When you’re creating your personas – make sure you’re taking the time to think about everyone who uses your website. Your large audience can then be broken down into smaller groups to help you eventually build out a specific profile. You should include their pain points, needs, any problems, etc. Then, as you create content, you can work to satisfy that customer profile’s wants and needs. 

While creating a customer profile, refer back to our target audience questions. For example, you may have multiple different target audiences for the various services or products. When creating these profiles, reference back to those questions and ensure they’re specific to each persona. 

Depending on your business, your audience can change. 

For example – a company would be targeting potential buyers and people interested in their product.

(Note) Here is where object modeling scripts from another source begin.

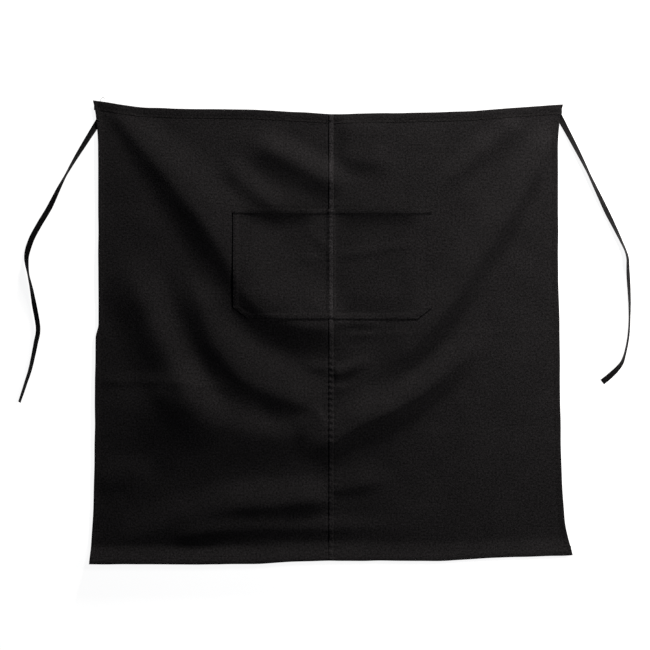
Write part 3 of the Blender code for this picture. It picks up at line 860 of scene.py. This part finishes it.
# how far the strip is turned on its edge, in degrees, along its free length
TIE_TURNS = {
    "left": [(0.0, 14), (0.02, 25), (0.085, 66), (0.14, 18), (0.22, 12), (0.262, 70), (0.315, 30), (0.37, 36),
             (0.42, 48), (0.50, 66)],
    "right": [(0.0, 14), (0.02, 25), (0.09, 60), (0.16, 30), (0.225, 66), (0.275, 48), (0.34, 68), (0.40, 64),
              (0.44, 14), (0.50, 10)],
}


def tie_line(hand):
    pivot = TIE_PIVOTS[hand][:2]
    return route_through([tuple(pivot)] + TIE_ROUTES[hand], 16)


TIE_LINES = {hand: tie_line(hand) for hand in ("left", "right")}
TIE_HEADING = {}
for tie_hand, tie_points in TIE_LINES.items():
    first_step = tie_points[1] - tie_points[0]
    TIE_HEADING[tie_hand] = first_step / np.linalg.norm(first_step)


def tie_frames(hand, start, end=None, step=0.0015):
    """Even places along a tie from `start` before its pivot: centre, heading, side and up directions."""
    line = TIE_LINES[hand]
    back = line[0] - TIE_HEADING[hand] * start
    line = np.vstack([back[None], line]) if start > 0 else line
    run = run_along(line)
    stop = run[-1] if end is None else start + end
    along = np.linspace(0.0, stop, max(2, int(round(stop / step)) + 1))
    centre = np.stack([np.interp(along, run, line[:, k]) for k in (0, 1)], -1)
    heading = headings(centre)
    free = along - start
    turns = np.array(TIE_TURNS[hand])
    angle = np.radians(np.interp(free, turns[:, 0], turns[:, 1], left=0.0))
    window = np.hanning(19)[1:-1]
    angle = np.convolve(np.pad(angle, 8, mode="edge"), window / window.sum(), "valid")
    angle = angle * (1.0 if hand == "left" else -1.0)
    side = np.stack([-heading[:, 1], heading[:, 0]], -1)
    ahead = np.column_stack([heading, np.zeros(len(heading))])
    across = np.column_stack([side * np.cos(angle)[:, None], np.sin(angle)])
    up = np.cross(ahead, across)
    height = 0.00015 + 0.5 * TIE_THICK + 0.5 * TIE_WIDTH * np.abs(np.sin(angle)) * 0.92
    wobble = 0.00025 * (1.0 + ripple_along(along, 0.03, 41 if hand == "left" else 42))
    height = height + wobble * smoothstep(free / 0.03)
    return np.column_stack([centre, height]), ahead, across, up, free


def tie_section():
    """The strip's cross-section: two folded edges, with a slight dip between them."""
    half, thick = TIE_WIDTH / 2, TIE_THICK / 2
    across = np.linspace(-1, 1, 13)
    upper = thick * (0.80 + 0.20 * np.abs(across) ** 2)
    points = [(half * a * 0.94, u) for a, u in zip(across, upper)]
    points += [(half * 0.985, thick * 0.55), (half, 0.0), (half * 0.985, -thick * 0.55)]
    points += [(half * a * 0.94, -u) for a, u in zip(across[::-1], upper)]
    points += [(-half * 0.985, -thick * 0.55), (-half, 0.0), (-half * 0.985, thick * 0.55)]
    return np.array(points)


def tie_strip(name, frames, bodies, node):
    centre, ahead, across, up, free = frames
    section = tie_section()
    count, around = len(centre), len(section)
    crease = ripple(free[:, None] + 0 * section[:, 0], section[:, 0][None] * 3 + 0 * free[:, None], 0.006, 43)
    bulge = 1.0 + 0.14 * crease
    points = (
        centre[:, None, :]
        + section[None, :, 0, None] * across[:, None, :]
        + (section[None, :, 1] * bulge)[..., None] * up[:, None, :]
    )
    place = np.zeros((count, around, 3))
    place[..., 0] = section[None, :, 0]
    place[..., 1] = free[:, None]
    made = add_mesh(name, points.reshape(-1, 3), tube_faces(count, around), place.reshape(-1, 3),
                    MATERIALS["tie_cotton"])
    return settle(made, "tie_cotton", bodies, node)


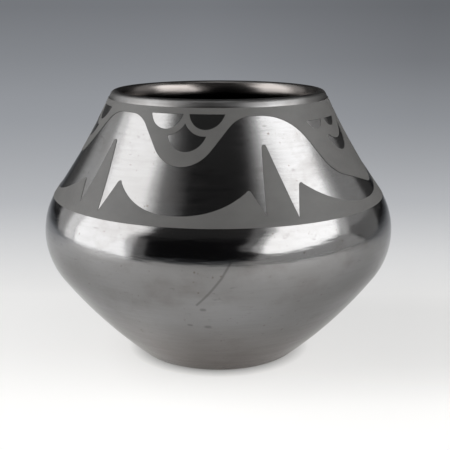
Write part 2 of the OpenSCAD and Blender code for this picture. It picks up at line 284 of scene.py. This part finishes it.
def wall_normal(z):
    """The outward normal of the wall at a height, as (radial part, height part)."""
    lower_top = belly_c[1] + BELLY_R * math.sin(belly_start)
    belly_top = belly_c[1] + BELLY_R * math.sin(belly_end)
    if z < lower_top:
        up = (z - lower_c[1]) / LOWER_R
    elif z < belly_top:
        up = (z - belly_c[1]) / BELLY_R
    else:
        up = (upper_c[1] - z) / UPPER_R
    up = max(-1.0, min(1.0, up))
    return math.sqrt(1 - up * up), up


def on_wall(azimuth, z):
    """The point of the outside at an azimuth, to the right of the front, and a height."""
    outline = wall_outline()
    r = next(
        p[0] + (q[0] - p[0]) * (z - p[1]) / (q[1] - p[1])
        for p, q in zip(outline, outline[1:])
        if p[1] <= z <= q[1]
    )
    a = math.radians(azimuth)
    return (r * math.sin(a), -r * math.cos(a), z)


def hand(x, y, z):
    """The polished wall's distance from the true outline at a point, in metres, negative inward."""
    fade = max(0.0, min(1.0, z / HAND_FADE, (JAR_H - z) / HAND_FADE - HAND_LIP))
    depth = HAND_MEAN
    for across, up, shift, share in HAND_SWELLS:
        depth += share * noise.noise(Vector((x * across + shift, y * across, z * up)))
    return -HAND_DEPTH * fade * depth


def mesh_object(name, verts, faces, smooth=True):
    mesh = bpy.data.meshes.new(name)
    mesh.from_pydata(verts, [], faces)
    mesh.polygons.foreach_set("use_smooth", [smooth] * len(faces))
    mesh.update()
    obj = bpy.data.objects.new(name, mesh)
    bpy.context.scene.collection.objects.link(obj)
    return obj


def revolve(name, section, wobbles):
    """A closed ring from a closed section of (radius, height, normal) points, of which those that
    wobble take the hand-made unevenness."""
    verts, faces = [], []
    count = len(section)
    for i in range(ROUND_STEPS):
        a = 2 * math.pi * i / ROUND_STEPS
        ca, sa = math.cos(a), math.sin(a)
        for (r, z, nr, nz), wobble in zip(section, wobbles):
            d = hand(r * ca, r * sa, z) if wobble else 0.0
            verts.append(((r + d * nr) * ca, (r + d * nr) * sa, z + d * nz))
    for i in range(ROUND_STEPS):
        j = (i + 1) % ROUND_STEPS
        for k in range(count):
            m = (k + 1) % count
            faces.append((i * count + k, j * count + k, j * count + m, i * count + m))
    return mesh_object(name, verts, faces)


def moved(points, d):
    """Points of the outline, moved along their normals."""
    return [(r + d * nr, z + d * nz, nr, nz) for r, z, nr, nz in points]


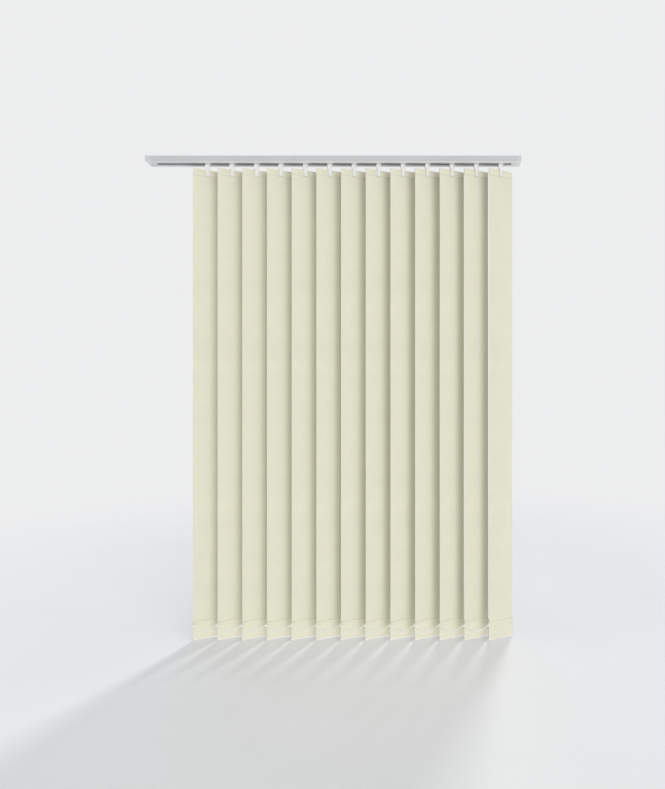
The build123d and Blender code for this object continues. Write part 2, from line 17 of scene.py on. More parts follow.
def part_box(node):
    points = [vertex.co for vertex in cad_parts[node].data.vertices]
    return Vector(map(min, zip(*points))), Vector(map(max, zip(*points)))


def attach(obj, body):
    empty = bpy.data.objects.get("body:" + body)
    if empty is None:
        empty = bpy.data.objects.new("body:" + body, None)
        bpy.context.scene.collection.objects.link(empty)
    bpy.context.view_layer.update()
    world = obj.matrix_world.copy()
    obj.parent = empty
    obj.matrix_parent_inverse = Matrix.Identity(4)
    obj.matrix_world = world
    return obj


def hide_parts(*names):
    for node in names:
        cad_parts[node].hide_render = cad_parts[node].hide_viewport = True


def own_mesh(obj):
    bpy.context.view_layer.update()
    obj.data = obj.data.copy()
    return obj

On the other hand, if you’re a nonprofit, your target audience would be potential clients for a program or donors. 

Getting to know your audience is a step-by-step process, but it is oh-so-necessary. Knowing and understanding your audience, building profiles for your audience, and revisiting that profile to ensure it’s still correct takes time. Still, you’re confirming that you’re creating content that resonates with your audience and building services that your buyer persona and target audience want to buy.

Knowing your target audience and creating the right content can help you turn them into long-term paying customers who will eventually become loyal to your brand. Spend your time and marketing dollars reaching people who will impact your bottom line. By doing the hard work early on and identifying your target audience, you can start streamlining and identifying your messaging and strategy.